■ Exercise requirements:
Examine the entries and show every line in which the word "JSON" is found.

■ Given records:
============================================================

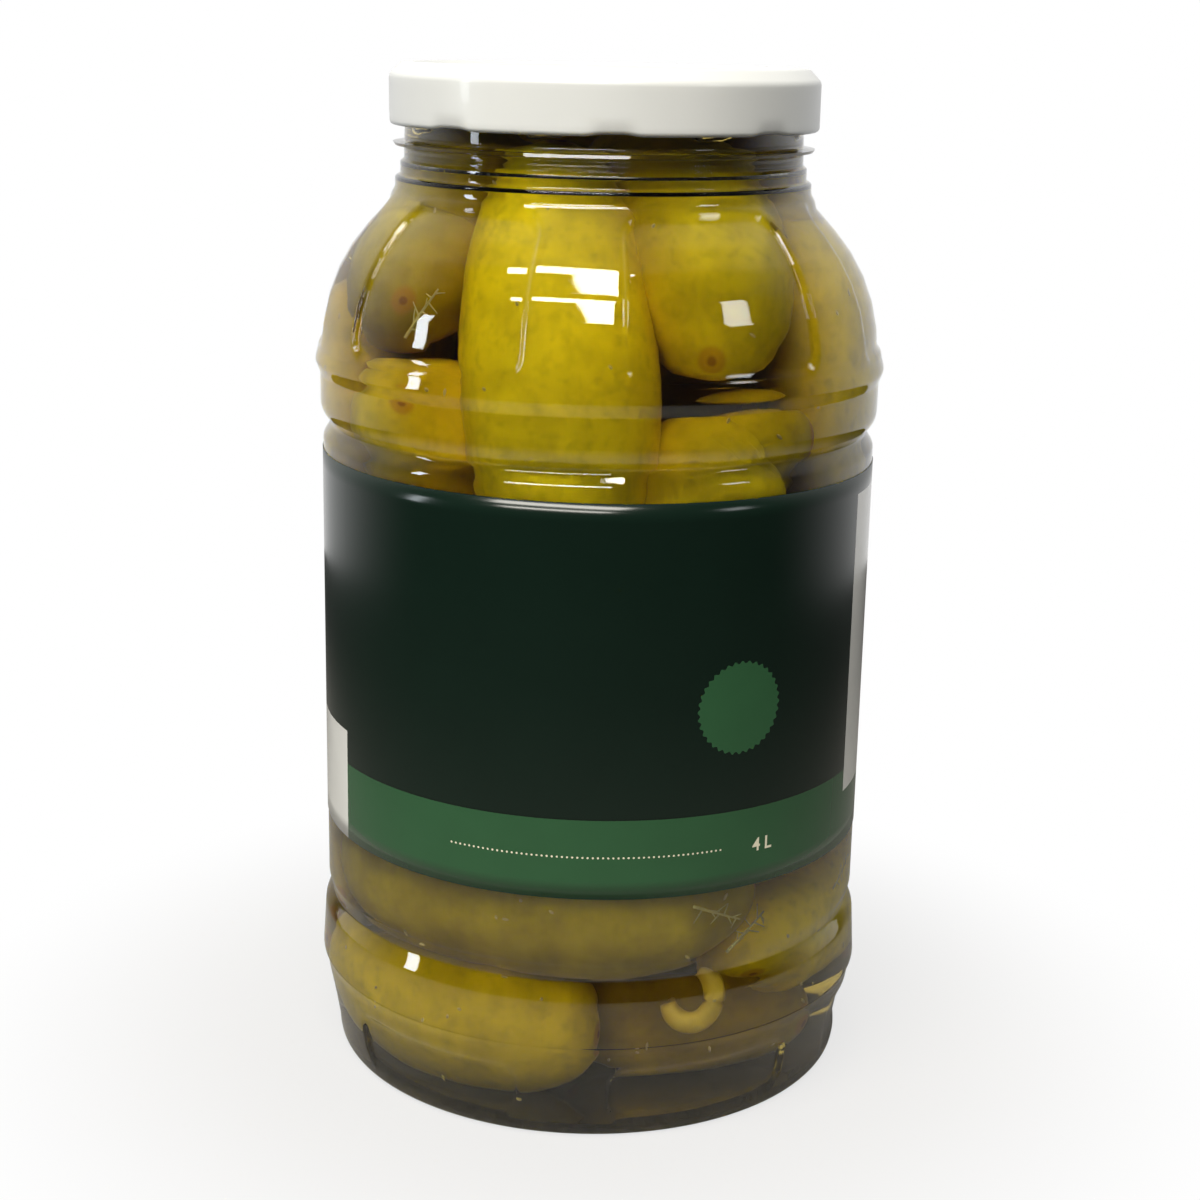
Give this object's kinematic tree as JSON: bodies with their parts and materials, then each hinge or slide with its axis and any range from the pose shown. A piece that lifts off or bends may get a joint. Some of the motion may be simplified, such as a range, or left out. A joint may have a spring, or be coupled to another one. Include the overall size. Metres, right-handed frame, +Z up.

============================================================

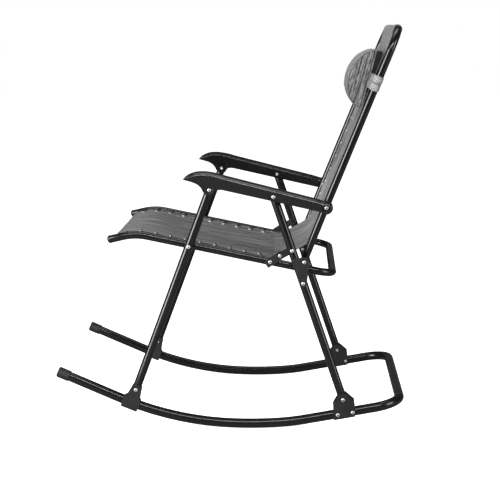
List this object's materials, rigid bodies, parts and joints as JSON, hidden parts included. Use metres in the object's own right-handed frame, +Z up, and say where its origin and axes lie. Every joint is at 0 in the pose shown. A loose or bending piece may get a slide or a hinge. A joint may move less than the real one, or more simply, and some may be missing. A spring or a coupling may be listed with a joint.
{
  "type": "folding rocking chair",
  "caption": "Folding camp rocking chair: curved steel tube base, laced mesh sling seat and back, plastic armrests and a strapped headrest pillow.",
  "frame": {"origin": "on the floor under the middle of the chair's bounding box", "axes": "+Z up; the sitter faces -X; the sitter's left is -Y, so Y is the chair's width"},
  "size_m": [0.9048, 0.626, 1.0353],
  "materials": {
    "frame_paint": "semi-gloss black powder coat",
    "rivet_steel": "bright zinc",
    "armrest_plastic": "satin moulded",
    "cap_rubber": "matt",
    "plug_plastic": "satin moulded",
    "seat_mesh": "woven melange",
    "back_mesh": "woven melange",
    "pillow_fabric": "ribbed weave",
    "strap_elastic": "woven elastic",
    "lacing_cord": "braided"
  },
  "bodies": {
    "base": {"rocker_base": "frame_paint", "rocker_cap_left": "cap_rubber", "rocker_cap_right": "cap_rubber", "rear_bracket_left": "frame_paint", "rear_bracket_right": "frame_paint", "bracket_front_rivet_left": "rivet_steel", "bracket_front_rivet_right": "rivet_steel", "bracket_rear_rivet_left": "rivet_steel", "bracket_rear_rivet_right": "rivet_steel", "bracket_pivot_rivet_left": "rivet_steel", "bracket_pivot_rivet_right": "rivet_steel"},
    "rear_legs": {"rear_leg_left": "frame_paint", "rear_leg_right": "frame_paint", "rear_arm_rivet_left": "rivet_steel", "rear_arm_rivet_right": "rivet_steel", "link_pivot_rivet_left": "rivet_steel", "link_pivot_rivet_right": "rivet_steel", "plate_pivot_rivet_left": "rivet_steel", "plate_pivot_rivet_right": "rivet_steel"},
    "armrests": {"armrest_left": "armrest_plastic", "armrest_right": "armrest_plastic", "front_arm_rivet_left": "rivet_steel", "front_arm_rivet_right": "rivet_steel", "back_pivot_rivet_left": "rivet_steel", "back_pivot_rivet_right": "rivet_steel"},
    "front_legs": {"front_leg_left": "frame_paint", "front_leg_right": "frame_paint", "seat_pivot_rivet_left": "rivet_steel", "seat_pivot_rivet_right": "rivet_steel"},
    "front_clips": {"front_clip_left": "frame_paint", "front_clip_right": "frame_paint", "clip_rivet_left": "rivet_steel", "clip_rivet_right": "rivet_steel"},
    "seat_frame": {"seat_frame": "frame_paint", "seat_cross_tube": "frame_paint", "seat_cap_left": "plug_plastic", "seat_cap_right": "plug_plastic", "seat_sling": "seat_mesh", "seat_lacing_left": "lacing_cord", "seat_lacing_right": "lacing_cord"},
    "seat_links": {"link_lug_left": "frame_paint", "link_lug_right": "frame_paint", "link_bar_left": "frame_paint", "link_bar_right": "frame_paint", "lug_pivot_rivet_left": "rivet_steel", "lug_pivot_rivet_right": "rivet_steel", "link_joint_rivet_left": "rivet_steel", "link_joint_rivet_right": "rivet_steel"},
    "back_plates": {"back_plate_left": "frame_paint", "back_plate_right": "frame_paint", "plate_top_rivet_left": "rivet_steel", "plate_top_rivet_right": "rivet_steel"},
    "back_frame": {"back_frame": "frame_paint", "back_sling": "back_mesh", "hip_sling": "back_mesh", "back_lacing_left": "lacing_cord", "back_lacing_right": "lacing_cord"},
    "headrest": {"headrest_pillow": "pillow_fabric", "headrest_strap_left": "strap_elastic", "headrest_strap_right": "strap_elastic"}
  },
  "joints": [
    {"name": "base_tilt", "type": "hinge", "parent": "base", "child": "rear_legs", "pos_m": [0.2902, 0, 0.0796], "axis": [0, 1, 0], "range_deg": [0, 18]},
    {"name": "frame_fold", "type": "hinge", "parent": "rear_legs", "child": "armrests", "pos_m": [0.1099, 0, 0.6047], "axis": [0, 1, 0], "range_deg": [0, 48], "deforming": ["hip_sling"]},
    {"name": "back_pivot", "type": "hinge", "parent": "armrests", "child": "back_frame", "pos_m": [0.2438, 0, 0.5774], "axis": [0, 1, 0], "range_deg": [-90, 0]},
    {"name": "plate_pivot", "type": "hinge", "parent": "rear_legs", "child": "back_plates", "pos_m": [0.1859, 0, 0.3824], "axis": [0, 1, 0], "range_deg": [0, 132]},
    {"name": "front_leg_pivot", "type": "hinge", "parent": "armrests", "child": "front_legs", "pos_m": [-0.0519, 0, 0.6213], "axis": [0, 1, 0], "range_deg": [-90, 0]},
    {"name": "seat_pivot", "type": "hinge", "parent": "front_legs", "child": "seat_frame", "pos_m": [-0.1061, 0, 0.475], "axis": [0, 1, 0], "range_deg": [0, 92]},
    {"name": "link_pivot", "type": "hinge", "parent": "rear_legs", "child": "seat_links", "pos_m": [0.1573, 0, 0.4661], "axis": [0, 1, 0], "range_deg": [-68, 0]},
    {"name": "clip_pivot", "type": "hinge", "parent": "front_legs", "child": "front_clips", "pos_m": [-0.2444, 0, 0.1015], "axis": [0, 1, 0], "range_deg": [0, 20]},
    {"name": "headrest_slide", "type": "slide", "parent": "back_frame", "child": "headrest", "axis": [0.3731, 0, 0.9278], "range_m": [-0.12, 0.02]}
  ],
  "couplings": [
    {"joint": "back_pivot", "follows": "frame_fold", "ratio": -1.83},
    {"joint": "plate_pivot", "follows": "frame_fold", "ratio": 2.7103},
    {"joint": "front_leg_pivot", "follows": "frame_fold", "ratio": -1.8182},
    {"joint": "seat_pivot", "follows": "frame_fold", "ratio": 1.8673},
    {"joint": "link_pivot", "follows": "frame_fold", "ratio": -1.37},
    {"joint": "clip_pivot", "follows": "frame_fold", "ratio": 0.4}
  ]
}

============================================================

■ Answer to the exercise:
Give this object's kinematic tree as JSON: bodies with their parts and materials, then each hinge or slide with its axis and any range from the pose shown. A piece that lifts off or bends may get a joint. Some of the motion may be simplified, such as a range, or left out. A joint may have a spring, or be coupled to another one. Include the overall size. Metres, right-handed frame, +Z up.
List this object's materials, rigid bodies, parts and joints as JSON, hidden parts included. Use metres in the object's own right-handed frame, +Z up, and say where its origin and axes lie. Every joint is at 0 in the pose shown. A loose or bending piece may get a slide or a hinge. A joint may move less than the real one, or more simply, and some may be missing. A spring or a coupling may be listed with a joint.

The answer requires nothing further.